Friday, February 25, 2011

Finishing the Novel Revision Exercises

Whew, the end is finally in sight! Working with the plot arc concept I introduced several weeks ago takes some time. Today, we have the last of our questions. That doesn't mean the editing is over, of course -- but hopefully you have a good idea of the trouble spots in your manuscript. I'll be offering more suggestions on revision in the weeks ahead, including tips focused on beginnings and endings. I'll also be doing a series delving into theme. But for the moment, let's assume you have some idea of your theme for your current work in progress -- or else take some time now to work it out -- and ask these questions based on your plot arc.

Analyze Your Plot Arc for Theme:
  • Do you touch on your theme throughout the manuscript? Are there places where you can add references, perhaps oblique, to set it up better? 
  • Look at your character arc. Does the MC experience an epiphany? Does she see herself differently at the end? How will she behave differently now?
And finally, one last step (or series of steps, really):

Analyze Your Plot Arc for Smaller Details
  • Look at cause and effect. Does each scene lead logically to the next? Are they in the proper order? Are any redundant? If you cut the scene, would you lose anything? 
  • Do you include all the clues your readers need for the story to make sense and feel believable? 

  • How long are your chapters? Any unusual ones? Should you make changes?

  • Go back through the manuscript and mark cliffhanger moments (note the page numbers on your inventory). Do they match chapter breaks? Can you add more cliffhangers? (See my series of posts on cliffhangers -- you'll find the topic labels in the right-hand column.)

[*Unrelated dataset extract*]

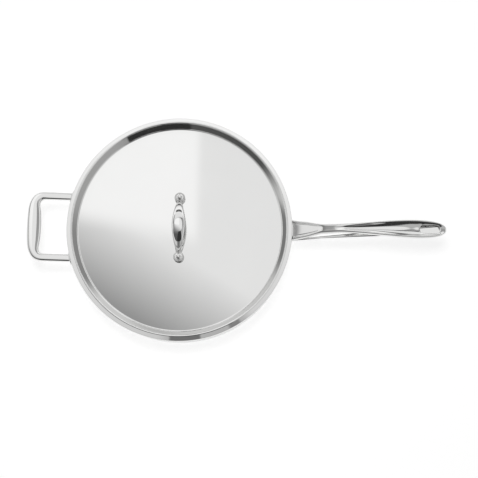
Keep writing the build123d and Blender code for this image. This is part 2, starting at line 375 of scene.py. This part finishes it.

  • Can you expand your strongest scenes for more drama?
Going through these lists can feel overwhelming if you try to do everything in one day. Make sure you take your time over each step, so you get the most out of these questions. You may want to only address one or two of them in an editing session. And remember, at this point, you don't necessarily want to start fixing things. Rather, focus on making notes on your plot arc (that's why you left blank lines after each scene description) so you know how to handle the work on your revision.